Contact:  Nigel Ekern
          Clarus Corporation
          203/302-2000
          nekern@claruscorp.com

         CLARUS ANNOUNCES THE CLOSING OF ELECTRONIC COMMERCE ASSET SALE

    STOCKHOLDER ENDORSEMENT OF ASSET REDEPLOYMENT STRATEGY ALLOWS COMPANY TO
                   CONTINUE PUSH TO ENHANCE STOCKHOLDER VALUE

     ATLANTA, GA., DECEMBER 6, 2002 - Clarus Corporation (NASDAQ: CLRS)
announced today that it completed the sale of substantially all of its
electronic commerce business to Epicor Software Corporation, a provider of
integrated enterprise and eBusiness software solutions for midmarket companies,
for $1.0 million in cash. Separately, Clarus continues to make progress toward
the sale of the assets related to its Cashbook product to an employee group
headquartered in Limerick, Ireland, representing substantially all of the
remainder of the Company's electronic commerce operations.

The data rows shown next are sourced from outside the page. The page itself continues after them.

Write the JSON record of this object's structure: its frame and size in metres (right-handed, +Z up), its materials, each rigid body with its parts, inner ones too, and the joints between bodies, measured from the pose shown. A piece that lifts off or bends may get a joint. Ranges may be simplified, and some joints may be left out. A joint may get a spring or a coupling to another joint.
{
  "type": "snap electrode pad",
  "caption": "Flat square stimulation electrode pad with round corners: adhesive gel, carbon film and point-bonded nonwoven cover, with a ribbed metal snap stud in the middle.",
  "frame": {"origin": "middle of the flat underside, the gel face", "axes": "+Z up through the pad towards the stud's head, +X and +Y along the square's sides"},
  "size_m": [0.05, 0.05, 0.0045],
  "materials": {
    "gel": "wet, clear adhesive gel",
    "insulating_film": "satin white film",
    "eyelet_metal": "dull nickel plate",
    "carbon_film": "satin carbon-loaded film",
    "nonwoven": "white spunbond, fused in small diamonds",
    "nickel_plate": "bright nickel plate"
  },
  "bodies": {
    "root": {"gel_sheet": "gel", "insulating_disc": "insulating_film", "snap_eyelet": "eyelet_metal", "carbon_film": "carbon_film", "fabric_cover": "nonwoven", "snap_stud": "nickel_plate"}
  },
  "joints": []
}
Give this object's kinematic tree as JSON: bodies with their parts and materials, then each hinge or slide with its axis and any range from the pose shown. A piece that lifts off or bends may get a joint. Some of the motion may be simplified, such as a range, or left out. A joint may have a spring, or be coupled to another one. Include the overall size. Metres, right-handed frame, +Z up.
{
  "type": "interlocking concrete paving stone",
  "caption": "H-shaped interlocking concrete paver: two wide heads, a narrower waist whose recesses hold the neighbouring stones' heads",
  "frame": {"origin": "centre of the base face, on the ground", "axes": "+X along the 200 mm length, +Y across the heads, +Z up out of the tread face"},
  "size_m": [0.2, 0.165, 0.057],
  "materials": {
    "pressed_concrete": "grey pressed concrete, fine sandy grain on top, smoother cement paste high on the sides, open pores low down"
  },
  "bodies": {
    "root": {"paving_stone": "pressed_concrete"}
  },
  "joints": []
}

Upon the closing of the Epicor transaction, Warren B. Kanders assumed the
position of Executive Chairman of the Board of Directors, Stephen P. Jeffery
ceased to serve as Chief Executive Officer and Chairman of the Board, and James
J. McDevitt ceased to serve as Chief Financial Officer and Corporate Secretary.
Mr. Jeffery has, however, agreed to continue to serve on the Board of Directors
and serve the Company in a consulting capacity for a period of three years.
Also, Said Mohammadioun resigned his position as a Director of the Company. In
addition, the Board of Directors of the Company appointed Nigel P. Ekern as
Chief Administrative Officer to oversee the interim operations of Clarus and to
assist with the Company's asset redeployment strategy.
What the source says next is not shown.